Of all the fermented foods and beverages kombucha is possibly the weirdest and most difficult to get your head around. The very idea of fermented tea seems a bridge too far for some reason. The sight of fermenting kombucha does nothing to help this. Look at it up close and tell me it doesn’t look like a scene from an apocalyptic film with an alien overlord hovering above.
All acquired tastes require a level of adventurous curiosity, or a good introduction, to ensure the first taste encourages another before the appeal of the product reveals itself. Often the result of that first taste is largely based on expectations. If you were only told that kombucha is a fermented tea what would your expectation be? I know mine were not good, even though I had been a beer brewer for a few years before trying it, and was very comfortable with the idea of fermenting things.
If, however, you were told less of what kombucha is technically, and more about the balance of sweet and tangy sour complementing the underlying floral tea flavours, the spritsy refreshing carbonation and dry finish offering great refreshment, your expectations would be framed differently and you would be more likely to appreciate the drink since your expectations would be referenced as good rather than bad.
What are its origins?
As with many fermented products, the origins are somewhat obscure. Kombucha is thought to have originated in Manchuria (modern northeast China) around 200 BC. From there it seems to have found its way into Russia, from where it was taken to Western Europe by German prisoners of war following the First World War. The current explosion of interest is due to renewed interest many fermented products relating to gut biodiversity and the health benefits of probiotics.
How is it made?
Kombucha is made by fermenting sweet tea. Normally green or black tea is used but rooibos is also common in South Africa and has the added benefit of being caffeine free. The sweet tea is fermented by a host of yeasts and bacteria collectively referred to as a SCOBY (Symbiotic Culture of Bacteria and Yeast) forming a biofilm which is the floating pancake thing you would have seen in any fermenting komucha.
Sugar is the food for the yeast and bacteria, which gets converted into alcohol, carbon dioxide and, through further reactions, into acetic acid giving the distinctive tangy flavour. The amount of sugar and control of the fermentation process will determine how much alcohol is produced and also how much residual sweetness remains after fermentation. The residual sweetness balances the acetic acid and will vary based on recipe or personal preference. Sugar can come from basic cane sugar, or another sugar source such as honey or fruit. Fruit additions are common in many commercial or homebrewed versions for extra complexity and to introduce additional interesting flavours – and often to somewhat mask the base flavour of the kombucha.
Is Kombucha good for you?
In the world of natural remedies kombucha has often been touted as some kind of miracle drink with some even going so far as to suggest it can cure cancer. The fact is that there are almost no human studies on the benefits of kombucha. It is however (mostly) made from green tea and contains a range of bacteria which may have a probiotic function and there is a wealth of research on the health benefits of these. Studies suggest drinking green tea can reduce cholesterol, help control blood sugar, and reduce the risk of certain cancers. Diversity in gut biome has been linked to many ailments including heart disease, cancer, depression and dementia.

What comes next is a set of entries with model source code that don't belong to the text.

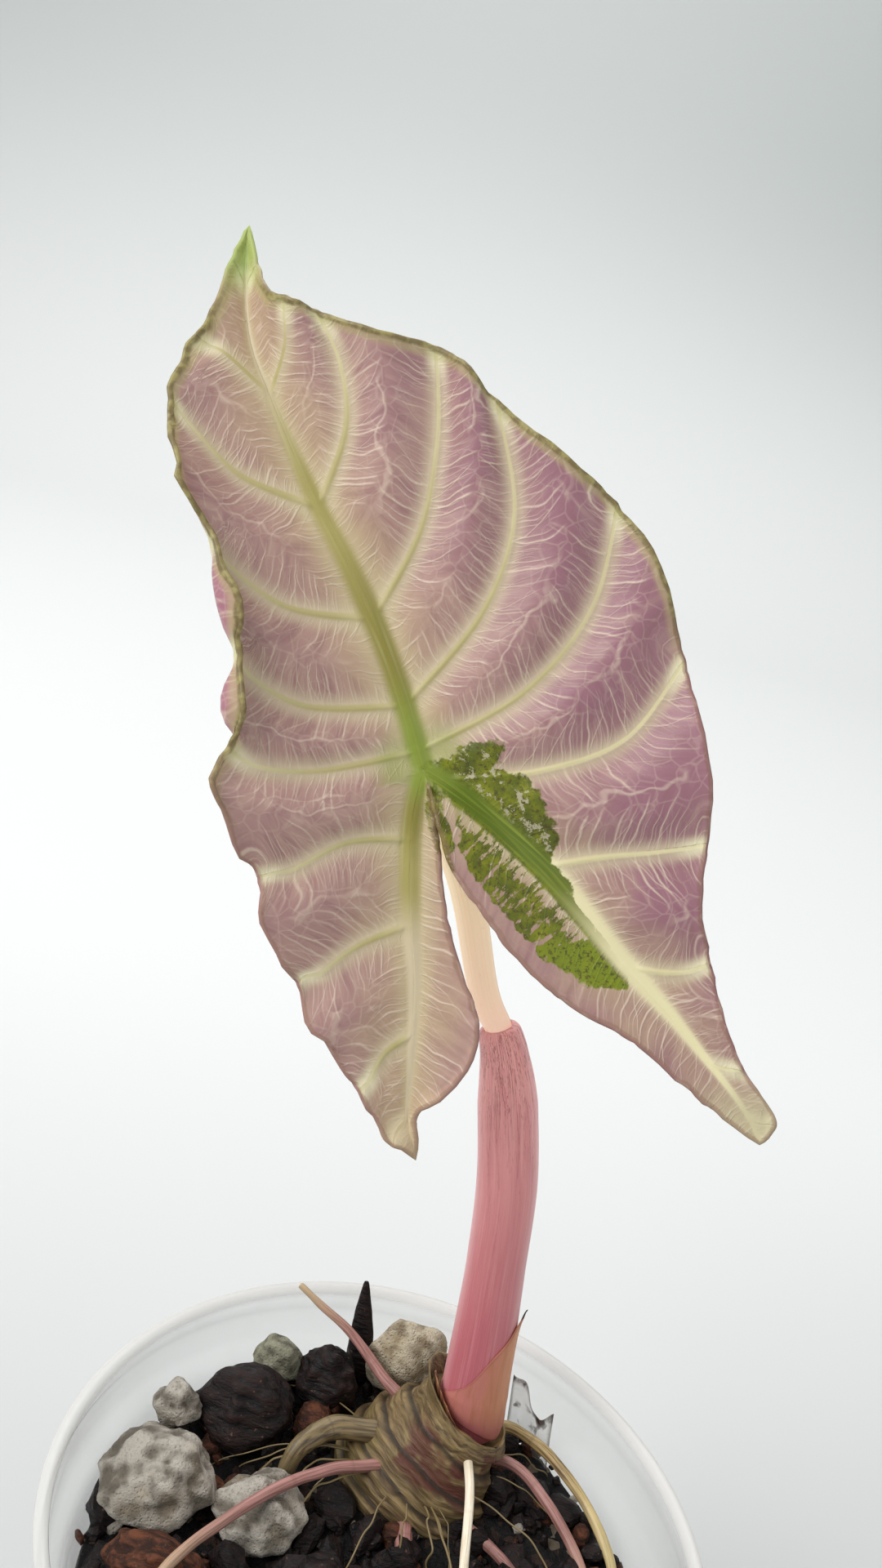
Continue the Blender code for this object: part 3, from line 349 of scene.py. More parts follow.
class Finish:
    """A material with a Principled shader, and the nodes that feed it."""

    def __init__(self, name, **constants):
        self.material = bpy.data.materials.new(name)
        self.material.use_nodes = True
        self.tree = self.material.node_tree
        self.shader = self.tree.nodes["Principled BSDF"]
        for socket, value in constants.items():
            self.shader.inputs[socket.replace("_", " ")].default_value = value

    def node(self, kind, settings=None, values=None, output=0):
        """Adds a node with its settings, and its sockets' values or links; gives the outputs asked for."""
        made = self.tree.nodes.new("ShaderNode" + kind)
        for name, value in (settings or {}).items():
            setattr(made, name, value)
        for name, value in (values or {}).items():
            if isinstance(value, Signal):
                self.tree.links.new(value.socket, made.inputs[name])
            else:
                made.inputs[name].default_value = value
        if isinstance(output, tuple):
            return tuple(Signal(self, made.outputs[name]) for name in output)
        return Signal(self, made.outputs[output])

    def attribute(self, name):
        """The three numbers that a piece carries under that name."""
        return self.parts(self.node("Attribute", {"attribute_name": name}, output="Vector"))

    def parts(self, vector):
        return self.node("SeparateXYZ", values={0: vector}, output=(0, 1, 2))

    def joined(self, x, y, z):
        return self.node("CombineXYZ", values={0: x, 1: y, 2: z})

    def place(self):
        """Place on the piece in metres."""
        return self.node("TexCoord", output="Object")

    def noise(self, vector, scale, detail=3.0, roughness=0.5):
        return self.node("TexNoise", values={"Vector": vector, "Scale": scale, "Detail": detail,
                                             "Roughness": roughness})

    def stretched(self, x, y, z, detail=3.0, roughness=0.5):
        """Noise that is finer or coarser along each of three directions."""
        return self.noise(self.joined(x, y, z), 1.0, detail, roughness)

    def cells(self, vector, scale, feature="F1", output="Distance"):
        return self.node("TexVoronoi", {"feature": feature}, {"Vector": vector, "Scale": scale}, output)

    def vector(self, operation, *values, output=0):
        """Adds a VectorMath node with its inputs in their order."""
        return self.node("VectorMath", {"operation": operation}, dict(enumerate(values)), output)

    def random(self, value):
        """A random number for each whole number."""
        return self.node("TexWhiteNoise", {"noise_dimensions": "1D"}, {"W": value})

    def finished(self, height=None, depth=0.0, **links):
        """Links signals to the shader; a height from 0 to 1 becomes a relief, its depth in millimetres."""
        if height is not None:
            links["Normal"] = self.node("Bump", values={"Strength": 1.0, "Distance": depth * MM,
                                                        "Height": height})
        for socket, signal in links.items():
            self.tree.links.new(signal.socket, self.shader.inputs[socket.replace("_", " ")])
        return self.material


print("material tools are ready")

# %% Floor and lamps
FLOOR_SIDE = 2.4
FLOOR_FRONT = -1.6
FLOOR_BACK = 0.95
FLOOR_BEND = 0.5
FLOOR_TOP = 1.7


def pale_floor():
    """A level stretch, a quarter circle behind the plant and an upright stretch."""
    bend = np.radians(np.linspace(0.0, 90.0, 24))
    along_y = FLOOR_BACK + FLOOR_BEND * np.sin(bend)
    along_y = np.concatenate([[FLOOR_FRONT], along_y, along_y[-1:]])
    height = np.concatenate([[0.0], FLOOR_BEND * (1 - np.cos(bend)), [FLOOR_TOP]])
    width = np.linspace(-FLOOR_SIDE, FLOOR_SIDE, 2)
    grid = xyz(width[None], along_y[:, None], height[:, None])
    mesh = bpy.data.meshes.new("floor")
    mesh.from_pydata(grid.reshape(-1, 3).tolist(), [], grid_faces(len(along_y), 2).tolist())
    mesh.shade_smooth()
    paper = Finish("floor_paper", Roughness=0.95)
    x, y, z = paper.parts(paper.place())
    # painted shade: the upright part is darker than the level part and darkens towards the right; the level
    # part darkens towards the front
    back = x.step(-0.3, 0.9).blend((206, 209, 208), (178, 184, 182))
    level = y.step(0.35, 0.0).blend((236, 237, 236), (210, 211, 210))
    mesh.materials.append(paper.finished(Base_Color=level.layer(z.step(0.0, 0.42), back)))
    floor = bpy.data.objects.new("floor", mesh)
    scene.collection.objects.link(floor)


def lamp(name, place, size, power, target=(0.0, 0.02, 0.15)):
    """A square lamp that shines at the plant or at another target."""
    data = bpy.data.lights.new(name, "AREA")
    data.size = size
    data.energy = power
    made = bpy.data.objects.new(name, data)
    scene.collection.objects.link(made)
    back = unit(np.array(place) - np.array(target))
    right = unit(np.cross((0.0, 1.0, 0.4), back))
    turn = np.eye(4)
    turn[:3, :3] = np.array((right, np.cross(back, right), back)).T
    turn[:3, 3] = place
    made.matrix_world = Matrix(turn.tolist())


pale_floor()
lamp("lamp_left", (-0.85, -0.45, 0.95), 0.8, 12.0)
lamp("lamp_right", (1.0, -0.6, 0.9), 0.9, 2.5)
lamp("lamp_floor", (-0.1, 0.7, 1.0), 0.9, 5.4, target=(0.1, 0.6, 0.0))
sky = bpy.data.worlds.new("sky")
sky.use_nodes = True
sky_inputs = sky.node_tree.nodes["Background"].inputs
sky_inputs["Color"].default_value = colour(236, 240, 240)
sky_inputs["Strength"].default_value = 0.5
scene.world = sky
print("floor and lamps are in place")

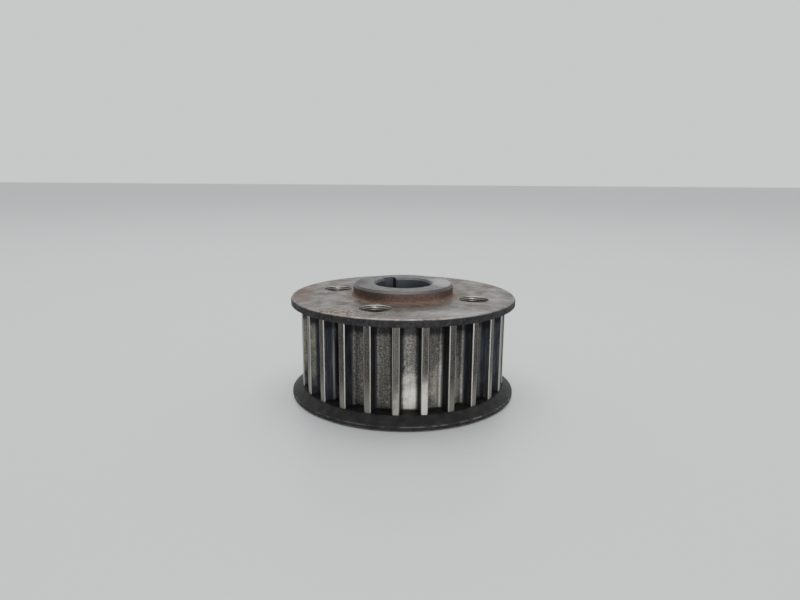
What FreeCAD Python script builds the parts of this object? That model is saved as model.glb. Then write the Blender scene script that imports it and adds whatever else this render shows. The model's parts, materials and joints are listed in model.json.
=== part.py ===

The interactions in this regard are complex and much still needs to be understood, especially about improving the gut biome. It is unlikely that simply supplementing with probiotics will make significant differences. Probiotics do however assist with digestion, inflammation and weight loss. It’s fair to expect that kombucha would deliver some of the same health benefits but it is far from certain and limited in its potential. Importantly, the strains of bacteria in kombucha are different to those in most medical probiotics, so kombucha should not be seen as a replacement for these supplements.
It’s important to be aware of the potential risks involved as well. As with all fermentations, there is a risk of the batch getting infected which could make you very sick if you consume it. To mitigate this you could buy your kombucha from a reputable brewer or, if you are keen to make your own, be sure to do sufficient research to understand the process and potential problems and to undertake and monitor your brewing closely.
Remember that, since this is a fermented product, it will contain some alcohol. For most commercial versions this will be less than 0.5% which is basically non-alcoholic but this can go up to as much as 3% ABV for home brewed batches. One final consideration is the acidity of kombucha which can cause acidosis if consumed in excess or by regularly drinking over-fermented product (with too much acetic acid). All of these potential risks are easy to manage, and the brewing of kombucha is a very simple process, so don’t be discouraged from trying to brew your own. As with all home cooking doing it yourself means complete control to tailor the flavours to your own preferences.
Why is it so delicious?
Given the refreshing and satisfying yet complex flavour profile kombucha is a great alternative to alcoholic drinks even showing good potential to pair with food. Also, with its relatively low sugar content, kombucha is a great alternative to soft drinks. It may not be the miracle cure some have claimed, but it is a wonderful and versatile drink and once you have acquired the taste for it you find yourself craving its sweet and tangy flavours.